Speer in Spandau - Latest Readings - Clive James

Latest Readings - Clive James (2015)

Speer in Spandau

WHEN HE WAS IN Spandau prison, Albert Speer walked long distances to stay in shape. He calculated the number of paces to Istanbul, checked off the number of paces he walked each day in the prison yard, and eventually, without having left Berlin, he reached his destination. Later on he got as far as Beijing. It’s one of the more believable stories in his book Spandau: The Secret Diaries, which I have just read again. This time I read it in English, although there was a day when I could read it fairly easily in German. All his books are good for your German, but I am not at all sure they are good for your soul. As a writer, he never let up on his act as the civilized man, the true artist, who got caught up in the dream world of the fake artist Hitler because it offered such irresistible aesthetic opportunities.
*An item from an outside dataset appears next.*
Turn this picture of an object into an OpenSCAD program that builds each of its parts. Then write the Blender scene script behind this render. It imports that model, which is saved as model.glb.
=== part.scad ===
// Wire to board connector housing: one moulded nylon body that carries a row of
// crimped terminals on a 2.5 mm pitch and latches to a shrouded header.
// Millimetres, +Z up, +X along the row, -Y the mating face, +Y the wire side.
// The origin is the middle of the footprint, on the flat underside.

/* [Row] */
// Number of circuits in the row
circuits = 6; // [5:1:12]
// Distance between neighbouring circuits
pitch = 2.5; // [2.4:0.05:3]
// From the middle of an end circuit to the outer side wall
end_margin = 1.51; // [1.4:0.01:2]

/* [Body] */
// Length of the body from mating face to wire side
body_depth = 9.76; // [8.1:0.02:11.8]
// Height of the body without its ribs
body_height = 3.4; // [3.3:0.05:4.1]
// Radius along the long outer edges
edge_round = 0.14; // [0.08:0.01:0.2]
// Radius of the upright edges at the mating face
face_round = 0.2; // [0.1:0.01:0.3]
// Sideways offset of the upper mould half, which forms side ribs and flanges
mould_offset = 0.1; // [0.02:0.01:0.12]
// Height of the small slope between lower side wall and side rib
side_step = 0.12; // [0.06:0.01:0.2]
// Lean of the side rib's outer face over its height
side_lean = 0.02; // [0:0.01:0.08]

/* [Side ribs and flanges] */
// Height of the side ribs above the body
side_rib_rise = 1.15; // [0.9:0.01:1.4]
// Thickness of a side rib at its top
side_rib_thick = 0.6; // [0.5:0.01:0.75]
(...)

The message being, you might have been him. To deny this, you have to be unembarrassed about speaking with a confidence that feels like bluster. But surely he was pulling a fast one, which he made all the more persuasive by pulling it slowly. Over the years, after the war, both in prison and out, he told the world that he should have known what the Nazis were up to, and could not forgive himself for his ignorance. But he did know, and he was never ignorant. He was especially vulnerable on that last point because he liked to be seen as the man who knew everything. He resolved the paradox by a quietly histrionic trick of looking puzzled at all times, as if those big questions were too much even for a man with such a fine taste in tailoring. In the movie Downfall he is chiefly present as a model for black leather overcoats, but we are asked yet again to believe that when Hitler ordered him to destroy the remains of Germany’s infrastructure, Speer disobeyed the order, in the interest of future generations. His account of how he defied Hitler’s order was probably at least partly true, but confidence is not increased by the fact that his account of how little he knew about the Final Solution was at least partly a lie. Still, his guilt remains a personal question for all of us who were alive in those years, even if we were not born until near the very end of them. What would we have done? Something to ponder while we, too, go walking to Beijing.